A Clash of Cultures:A Study of James Welch’s Fools Crow

Brian Stampe


James Welch’s novel, Fools Crow, is a historical fiction set in Montana during the 1870’s. Welch paints a horrific yet intriguing tale between two colliding cultures. The reader quickly becomes empathetic towards the Blackfoot’s way of understanding the world and how the Europeans are quickly changing it. The Europeans set out west to Manifest Destiny and spread their “superior” seed and ideologies. They came into the Blackfoot world completely unaware and apathetic of the Blackfoot paradigm. The imposing Europeans see the world in terms of progress. The urge to improve one’s surroundings by manipulating the environment is an age-old European idea. It has given humanity many things: science, innovation, and technology. It has also supplied humanity with a purpose; that through progress some sort of end goal may be reached. Reality is never ideal and therefore a progressive paradigm is constantly seeking to improve the present, never allowing for contentment.
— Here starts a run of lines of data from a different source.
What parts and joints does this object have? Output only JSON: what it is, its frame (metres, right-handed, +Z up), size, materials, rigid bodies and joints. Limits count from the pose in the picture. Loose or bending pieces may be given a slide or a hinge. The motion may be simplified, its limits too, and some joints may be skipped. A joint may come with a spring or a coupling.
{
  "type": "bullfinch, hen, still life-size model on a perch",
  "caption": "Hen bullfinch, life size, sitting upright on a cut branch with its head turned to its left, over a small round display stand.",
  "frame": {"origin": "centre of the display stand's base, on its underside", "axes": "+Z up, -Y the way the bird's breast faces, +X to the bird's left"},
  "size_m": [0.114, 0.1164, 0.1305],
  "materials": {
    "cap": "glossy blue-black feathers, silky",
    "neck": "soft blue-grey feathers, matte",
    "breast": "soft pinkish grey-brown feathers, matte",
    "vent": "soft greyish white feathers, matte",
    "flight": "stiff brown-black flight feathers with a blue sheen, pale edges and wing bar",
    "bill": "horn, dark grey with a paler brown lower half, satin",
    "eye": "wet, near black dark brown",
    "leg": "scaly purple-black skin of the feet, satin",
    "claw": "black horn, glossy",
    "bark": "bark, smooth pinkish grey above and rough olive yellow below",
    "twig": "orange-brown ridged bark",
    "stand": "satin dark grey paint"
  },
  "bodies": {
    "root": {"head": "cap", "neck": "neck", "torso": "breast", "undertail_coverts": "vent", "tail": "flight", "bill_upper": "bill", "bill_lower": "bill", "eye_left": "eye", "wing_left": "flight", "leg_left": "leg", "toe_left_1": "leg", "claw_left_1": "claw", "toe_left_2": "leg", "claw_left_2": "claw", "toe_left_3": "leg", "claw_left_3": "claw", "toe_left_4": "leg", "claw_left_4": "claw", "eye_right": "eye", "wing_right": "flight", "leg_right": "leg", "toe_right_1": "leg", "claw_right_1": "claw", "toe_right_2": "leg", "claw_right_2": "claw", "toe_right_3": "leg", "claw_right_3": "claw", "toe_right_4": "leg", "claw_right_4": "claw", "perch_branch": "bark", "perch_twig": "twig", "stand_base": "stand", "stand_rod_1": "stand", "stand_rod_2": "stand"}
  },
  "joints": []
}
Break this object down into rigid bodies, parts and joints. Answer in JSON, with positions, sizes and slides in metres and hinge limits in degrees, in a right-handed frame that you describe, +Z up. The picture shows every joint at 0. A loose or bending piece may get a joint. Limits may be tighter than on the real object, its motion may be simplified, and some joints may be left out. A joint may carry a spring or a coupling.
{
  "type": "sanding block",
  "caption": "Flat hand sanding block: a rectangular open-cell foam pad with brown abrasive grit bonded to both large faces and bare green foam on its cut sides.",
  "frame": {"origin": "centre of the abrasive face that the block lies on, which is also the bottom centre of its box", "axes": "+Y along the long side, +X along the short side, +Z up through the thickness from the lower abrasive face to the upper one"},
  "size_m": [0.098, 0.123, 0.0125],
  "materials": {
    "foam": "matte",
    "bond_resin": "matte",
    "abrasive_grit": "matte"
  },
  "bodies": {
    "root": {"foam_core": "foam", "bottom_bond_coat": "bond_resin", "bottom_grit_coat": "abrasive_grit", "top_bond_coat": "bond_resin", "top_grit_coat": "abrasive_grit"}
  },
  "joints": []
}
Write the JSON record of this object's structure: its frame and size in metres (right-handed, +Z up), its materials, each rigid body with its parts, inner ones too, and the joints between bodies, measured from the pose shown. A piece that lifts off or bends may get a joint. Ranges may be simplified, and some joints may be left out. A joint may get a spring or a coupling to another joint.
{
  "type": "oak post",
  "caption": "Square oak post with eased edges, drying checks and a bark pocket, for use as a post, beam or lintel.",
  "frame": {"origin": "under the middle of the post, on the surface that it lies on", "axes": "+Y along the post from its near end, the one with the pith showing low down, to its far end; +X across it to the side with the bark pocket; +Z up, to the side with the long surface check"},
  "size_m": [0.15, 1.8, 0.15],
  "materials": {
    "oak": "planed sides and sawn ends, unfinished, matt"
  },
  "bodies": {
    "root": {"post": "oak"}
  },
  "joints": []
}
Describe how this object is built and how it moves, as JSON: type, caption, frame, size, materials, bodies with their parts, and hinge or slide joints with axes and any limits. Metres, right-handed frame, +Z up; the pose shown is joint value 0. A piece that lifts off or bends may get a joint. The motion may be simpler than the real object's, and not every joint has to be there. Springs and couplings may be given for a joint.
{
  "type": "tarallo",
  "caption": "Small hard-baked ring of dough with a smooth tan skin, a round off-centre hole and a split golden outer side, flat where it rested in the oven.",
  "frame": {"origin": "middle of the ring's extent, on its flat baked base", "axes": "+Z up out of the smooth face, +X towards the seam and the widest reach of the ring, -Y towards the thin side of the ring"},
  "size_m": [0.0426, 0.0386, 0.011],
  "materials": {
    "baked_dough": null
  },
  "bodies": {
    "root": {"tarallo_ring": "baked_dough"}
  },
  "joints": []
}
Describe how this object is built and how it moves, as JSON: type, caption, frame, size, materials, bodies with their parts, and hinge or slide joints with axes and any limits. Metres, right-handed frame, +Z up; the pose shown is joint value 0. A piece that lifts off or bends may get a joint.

The ideology of the Blackfoot people contrasts starkly with this idea of progress. One of the main tenets of their paradigm is that of balance. An obvious example of the contrasting paradigms is how the Europeans changed the Blackfoot’s way of sustaining themselves. They replaced the nomadic “black horns” with the domestic “white horns” causing a complete disruption of how this once nomadic culture survived and dealt with the world. However, it was not just an ecological imbalance that occurred with the clash of the cultures but an imbalance of family relations and their paradigm of life. Fools Crow shows how progress clashes with balance and inevitably destroys it.